Mi-ouvert, mi-fermé, le paysage futur ressemblera davantage à celui de l’Ardenne d’avant.
Mais il était plus que temps de revoir ces choix, vu les enjeux de biodiversité et de réchauffement climatique. Soit en laissant à la nature le soin de Raviver les braises du vivant, comme le préconise l’ouvrage du philosophe français Baptiste Morizot (Actes Sud, 2020), soit en intervenant plus proactivement dans la restauration de ces milieux dégradés. Pendant trente ans, les plateaux et forêts de Saint-Hubert connaîtront, eux, un destin mêlant ces deux logiques, avec le concours d’une multitude d’acteurs: des élus locaux, des propriétaires publics et privés, des scientifiques, dont le professeur Marc Dufrêne (Gembloux Agro-Bio Tech), des chasseurs, le département de la Nature et des Forêts (DNF) de la Wallonie, les projets Life de l’Europe ou encore la Fondation Pairi Daiza.
Regain de nature
Un engagement de longue haleine mais fructueux: «Il faut continuer à marteler que la biodiversité s’érode de manière dramatique, poursuit Gérard Jadoul. Mais ici, le phénomène inverse s’est produit, grâce aux actions collectives qui ont été menées. Ce massif forestier est désormais beaucoup plus riche qu’il y a quarante ans.» Cigognes noires, loutres, chouettes chevêchette et de Tengmalm, blaireaux, loups, castors figurent dans la longue liste des espèces qui y ont retrouvé refuge. Si le promeneur d’aujourd’hui peut apercevoir la silhouette d’un cerf au beau milieu d’une vue imprenable sur les plateaux de Saint-Hubert, c’est grâce à l’ambitieux programme Life Tourbières (plus de deux millions d’euros, cofinancés par l’Europe et la Wallonie). Mené entre 2003 et 2007, celui-ci a permis d’y restaurer quelque six cents hectares de landes et de tourbières, en ouvrant des milieux humides en lieu et place des sombres forêts d’épicéas tôt ou tard condamnées.
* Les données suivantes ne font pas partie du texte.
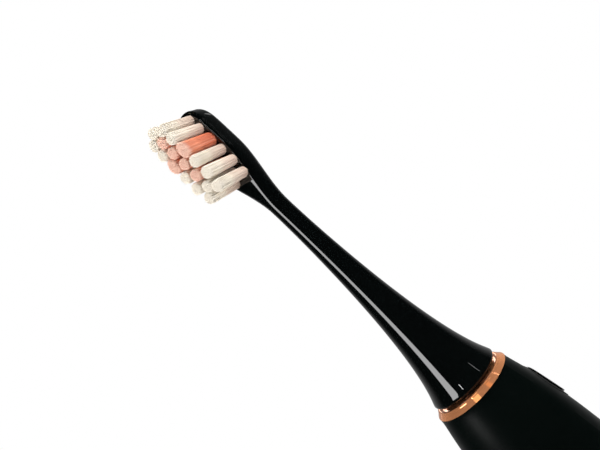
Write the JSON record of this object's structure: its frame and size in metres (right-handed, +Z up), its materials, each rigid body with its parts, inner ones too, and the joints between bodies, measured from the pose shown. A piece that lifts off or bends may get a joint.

Ces paysages prouvent aussi que l’activité humaine peut cohabiter bien plus harmonieusement avec la nature. A l’image de ces lignes électriques traversant la forêt à Nassogne (une commune voisine de Saint-Hubert), dont les périmètres de sécurité constituent désormais, sur cinquante mètres de large, des autoroutes de biodiversité. Via le projet Life Elia (2011-2017), le gestionnaire du réseau de transport d’électricité à haute tension y a abandonné l’entretien au gyrobroyeur au profit du pâturage, de mares et de la plantation d’espèces indigènes compatibles avec les hauteurs de câbles. «Ici, le réseau électrique permettra, par exemple, aux libellules de rejoindre différents sites restaurés, en suivant les mares qui ont été créées, commente Gérard Jadoul. Elia s’y retrouve aussi, puisque 50% de la superficie concernée est maintenant gérée par des pairs. Quand ils contribuent de la sorte au bien-être de la collectivité, il ne paraît pas illogique de rétribuer leur manque à gagner.»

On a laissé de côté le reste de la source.